_Source excerpt_
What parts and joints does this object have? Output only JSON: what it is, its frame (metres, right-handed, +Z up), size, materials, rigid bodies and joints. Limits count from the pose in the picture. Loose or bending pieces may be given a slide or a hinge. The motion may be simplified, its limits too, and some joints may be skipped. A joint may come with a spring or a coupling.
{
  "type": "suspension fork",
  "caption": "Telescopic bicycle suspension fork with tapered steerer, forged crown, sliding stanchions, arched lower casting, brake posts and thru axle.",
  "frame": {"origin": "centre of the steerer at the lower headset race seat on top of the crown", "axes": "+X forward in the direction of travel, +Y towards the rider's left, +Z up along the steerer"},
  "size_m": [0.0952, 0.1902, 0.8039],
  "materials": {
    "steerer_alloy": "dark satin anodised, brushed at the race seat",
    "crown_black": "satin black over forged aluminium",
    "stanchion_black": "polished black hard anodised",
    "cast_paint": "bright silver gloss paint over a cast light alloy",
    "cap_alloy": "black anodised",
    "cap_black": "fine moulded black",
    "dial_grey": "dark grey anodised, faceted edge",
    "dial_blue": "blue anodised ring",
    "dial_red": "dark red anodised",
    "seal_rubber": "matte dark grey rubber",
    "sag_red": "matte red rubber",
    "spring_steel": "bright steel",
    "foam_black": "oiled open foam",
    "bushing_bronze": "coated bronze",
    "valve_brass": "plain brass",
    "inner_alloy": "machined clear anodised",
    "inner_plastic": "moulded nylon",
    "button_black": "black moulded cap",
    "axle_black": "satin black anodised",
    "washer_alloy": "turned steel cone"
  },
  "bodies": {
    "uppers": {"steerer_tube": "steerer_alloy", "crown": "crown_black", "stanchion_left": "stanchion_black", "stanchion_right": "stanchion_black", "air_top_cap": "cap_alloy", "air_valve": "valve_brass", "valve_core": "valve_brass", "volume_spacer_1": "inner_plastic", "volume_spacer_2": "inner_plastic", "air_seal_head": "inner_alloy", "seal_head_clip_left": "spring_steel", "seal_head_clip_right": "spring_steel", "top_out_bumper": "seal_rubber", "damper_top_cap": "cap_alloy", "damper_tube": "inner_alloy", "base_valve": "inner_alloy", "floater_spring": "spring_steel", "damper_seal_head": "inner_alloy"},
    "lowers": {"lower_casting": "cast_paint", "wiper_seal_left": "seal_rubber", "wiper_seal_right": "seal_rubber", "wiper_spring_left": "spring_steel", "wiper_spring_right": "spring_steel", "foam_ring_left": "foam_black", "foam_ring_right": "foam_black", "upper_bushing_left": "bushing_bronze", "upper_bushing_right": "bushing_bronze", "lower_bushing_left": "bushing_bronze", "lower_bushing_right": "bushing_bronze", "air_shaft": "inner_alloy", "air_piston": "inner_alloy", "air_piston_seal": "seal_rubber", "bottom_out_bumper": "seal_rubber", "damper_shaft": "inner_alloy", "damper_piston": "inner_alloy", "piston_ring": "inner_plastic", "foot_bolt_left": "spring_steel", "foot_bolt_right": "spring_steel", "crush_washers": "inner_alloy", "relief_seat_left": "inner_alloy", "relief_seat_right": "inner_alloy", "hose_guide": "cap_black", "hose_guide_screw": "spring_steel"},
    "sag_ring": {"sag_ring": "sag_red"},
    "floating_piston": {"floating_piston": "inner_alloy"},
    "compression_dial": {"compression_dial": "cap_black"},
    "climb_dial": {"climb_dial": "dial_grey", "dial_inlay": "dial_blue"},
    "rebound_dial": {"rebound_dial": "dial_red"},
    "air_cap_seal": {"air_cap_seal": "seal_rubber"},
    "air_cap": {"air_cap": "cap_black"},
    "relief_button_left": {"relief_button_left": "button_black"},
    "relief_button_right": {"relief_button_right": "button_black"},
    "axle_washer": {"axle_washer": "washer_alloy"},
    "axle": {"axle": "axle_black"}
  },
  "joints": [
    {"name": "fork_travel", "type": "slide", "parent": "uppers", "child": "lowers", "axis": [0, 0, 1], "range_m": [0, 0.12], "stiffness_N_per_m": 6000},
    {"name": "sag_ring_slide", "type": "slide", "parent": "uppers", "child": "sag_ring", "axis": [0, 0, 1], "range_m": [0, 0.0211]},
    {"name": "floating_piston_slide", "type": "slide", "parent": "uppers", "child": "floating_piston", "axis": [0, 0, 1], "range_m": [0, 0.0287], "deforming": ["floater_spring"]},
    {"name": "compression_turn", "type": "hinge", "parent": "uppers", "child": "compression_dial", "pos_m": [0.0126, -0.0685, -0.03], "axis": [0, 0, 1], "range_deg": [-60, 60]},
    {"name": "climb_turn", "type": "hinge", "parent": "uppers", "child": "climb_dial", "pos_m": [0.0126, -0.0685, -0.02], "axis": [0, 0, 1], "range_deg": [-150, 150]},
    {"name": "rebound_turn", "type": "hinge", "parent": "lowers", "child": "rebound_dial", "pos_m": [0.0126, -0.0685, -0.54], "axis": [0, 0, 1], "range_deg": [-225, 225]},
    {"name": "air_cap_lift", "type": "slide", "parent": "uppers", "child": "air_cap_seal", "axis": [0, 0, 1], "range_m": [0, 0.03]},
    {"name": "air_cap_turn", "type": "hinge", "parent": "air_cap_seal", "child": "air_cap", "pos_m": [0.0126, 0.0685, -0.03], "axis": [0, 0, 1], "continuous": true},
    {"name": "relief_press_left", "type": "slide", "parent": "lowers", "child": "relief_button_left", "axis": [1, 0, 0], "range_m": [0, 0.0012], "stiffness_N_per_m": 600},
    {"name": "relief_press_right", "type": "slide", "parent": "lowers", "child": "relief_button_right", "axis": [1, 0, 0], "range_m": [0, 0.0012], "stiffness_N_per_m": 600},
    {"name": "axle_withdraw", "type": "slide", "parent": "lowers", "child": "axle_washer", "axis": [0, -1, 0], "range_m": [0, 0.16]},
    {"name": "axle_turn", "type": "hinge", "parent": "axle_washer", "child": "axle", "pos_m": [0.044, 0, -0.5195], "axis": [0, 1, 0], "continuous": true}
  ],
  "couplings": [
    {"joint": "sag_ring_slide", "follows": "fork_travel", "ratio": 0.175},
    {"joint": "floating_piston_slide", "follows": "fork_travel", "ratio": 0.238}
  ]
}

_Set problem_
Faithfully transcribe the whole of the data.

_Response to the exercise_
What parts and joints does this object have? Output only JSON: what it is, its frame (metres, right-handed, +Z up), size, materials, rigid bodies and joints. Limits count from the pose in the picture. Loose or bending pieces may be given a slide or a hinge. The motion may be simplified, its limits too, and some joints may be skipped. A joint may come with a spring or a coupling.
{
  "type": "suspension fork",
  "caption": "Telescopic bicycle suspension fork with tapered steerer, forged crown, sliding stanchions, arched lower casting, brake posts and thru axle.",
  "frame": {"origin": "centre of the steerer at the lower headset race seat on top of the crown", "axes": "+X forward in the direction of travel, +Y towards the rider's left, +Z up along the steerer"},
  "size_m": [0.0952, 0.1902, 0.8039],
  "materials": {
    "steerer_alloy": "dark satin anodised, brushed at the race seat",
    "crown_black": "satin black over forged aluminium",
    "stanchion_black": "polished black hard anodised",
    "cast_paint": "bright silver gloss paint over a cast light alloy",
    "cap_alloy": "black anodised",
    "cap_black": "fine moulded black",
    "dial_grey": "dark grey anodised, faceted edge",
    "dial_blue": "blue anodised ring",
    "dial_red": "dark red anodised",
    "seal_rubber": "matte dark grey rubber",
    "sag_red": "matte red rubber",
    "spring_steel": "bright steel",
    "foam_black": "oiled open foam",
    "bushing_bronze": "coated bronze",
    "valve_brass": "plain brass",
    "inner_alloy": "machined clear anodised",
    "inner_plastic": "moulded nylon",
    "button_black": "black moulded cap",
    "axle_black": "satin black anodised",
    "washer_alloy": "turned steel cone"
  },
  "bodies": {
    "uppers": {"steerer_tube": "steerer_alloy", "crown": "crown_black", "stanchion_left": "stanchion_black", "stanchion_right": "stanchion_black", "air_top_cap": "cap_alloy", "air_valve": "valve_brass", "valve_core": "valve_brass", "volume_spacer_1": "inner_plastic", "volume_spacer_2": "inner_plastic", "air_seal_head": "inner_alloy", "seal_head_clip_left": "spring_steel", "seal_head_clip_right": "spring_steel", "top_out_bumper": "seal_rubber", "damper_top_cap": "cap_alloy", "damper_tube": "inner_alloy", "base_valve": "inner_alloy", "floater_spring": "spring_steel", "damper_seal_head": "inner_alloy"},
    "lowers": {"lower_casting": "cast_paint", "wiper_seal_left": "seal_rubber", "wiper_seal_right": "seal_rubber", "wiper_spring_left": "spring_steel", "wiper_spring_right": "spring_steel", "foam_ring_left": "foam_black", "foam_ring_right": "foam_black", "upper_bushing_left": "bushing_bronze", "upper_bushing_right": "bushing_bronze", "lower_bushing_left": "bushing_bronze", "lower_bushing_right": "bushing_bronze", "air_shaft": "inner_alloy", "air_piston": "inner_alloy", "air_piston_seal": "seal_rubber", "bottom_out_bumper": "seal_rubber", "damper_shaft": "inner_alloy", "damper_piston": "inner_alloy", "piston_ring": "inner_plastic", "foot_bolt_left": "spring_steel", "foot_bolt_right": "spring_steel", "crush_washers": "inner_alloy", "relief_seat_left": "inner_alloy", "relief_seat_right": "inner_alloy", "hose_guide": "cap_black", "hose_guide_screw": "spring_steel"},
    "sag_ring": {"sag_ring": "sag_red"},
    "floating_piston": {"floating_piston": "inner_alloy"},
    "compression_dial": {"compression_dial": "cap_black"},
    "climb_dial": {"climb_dial": "dial_grey", "dial_inlay": "dial_blue"},
    "rebound_dial": {"rebound_dial": "dial_red"},
    "air_cap_seal": {"air_cap_seal": "seal_rubber"},
    "air_cap": {"air_cap": "cap_black"},
    "relief_button_left": {"relief_button_left": "button_black"},
    "relief_button_right": {"relief_button_right": "button_black"},
    "axle_washer": {"axle_washer": "washer_alloy"},
    "axle": {"axle": "axle_black"}
  },
  "joints": [
    {"name": "fork_travel", "type": "slide", "parent": "uppers", "child": "lowers", "axis": [0, 0, 1], "range_m": [0, 0.12], "stiffness_N_per_m": 6000},
    {"name": "sag_ring_slide", "type": "slide", "parent": "uppers", "child": "sag_ring", "axis": [0, 0, 1], "range_m": [0, 0.0211]},
    {"name": "floating_piston_slide", "type": "slide", "parent": "uppers", "child": "floating_piston", "axis": [0, 0, 1], "range_m": [0, 0.0287], "deforming": ["floater_spring"]},
    {"name": "compression_turn", "type": "hinge", "parent": "uppers", "child": "compression_dial", "pos_m": [0.0126, -0.0685, -0.03], "axis": [0, 0, 1], "range_deg": [-60, 60]},
    {"name": "climb_turn", "type": "hinge", "parent": "uppers", "child": "climb_dial", "pos_m": [0.0126, -0.0685, -0.02], "axis": [0, 0, 1], "range_deg": [-150, 150]},
    {"name": "rebound_turn", "type": "hinge", "parent": "lowers", "child": "rebound_dial", "pos_m": [0.0126, -0.0685, -0.54], "axis": [0, 0, 1], "range_deg": [-225, 225]},
    {"name": "air_cap_lift", "type": "slide", "parent": "uppers", "child": "air_cap_seal", "axis": [0, 0, 1], "range_m": [0, 0.03]},
    {"name": "air_cap_turn", "type": "hinge", "parent": "air_cap_seal", "child": "air_cap", "pos_m": [0.0126, 0.0685, -0.03], "axis": [0, 0, 1], "continuous": true},
    {"name": "relief_press_left", "type": "slide", "parent": "lowers", "child": "relief_button_left", "axis": [1, 0, 0], "range_m": [0, 0.0012], "stiffness_N_per_m": 600},
    {"name": "relief_press_right", "type": "slide", "parent": "lowers", "child": "relief_button_right", "axis": [1, 0, 0], "range_m": [0, 0.0012], "stiffness_N_per_m": 600},
    {"name": "axle_withdraw", "type": "slide", "parent": "lowers", "child": "axle_washer", "axis": [0, -1, 0], "range_m": [0, 0.16]},
    {"name": "axle_turn", "type": "hinge", "parent": "axle_washer", "child": "axle", "pos_m": [0.044, 0, -0.5195], "axis": [0, 1, 0], "continuous": true}
  ],
  "couplings": [
    {"joint": "sag_ring_slide", "follows": "fork_travel", "ratio": 0.175},
    {"joint": "floating_piston_slide", "follows": "fork_travel", "ratio": 0.238}
  ]
}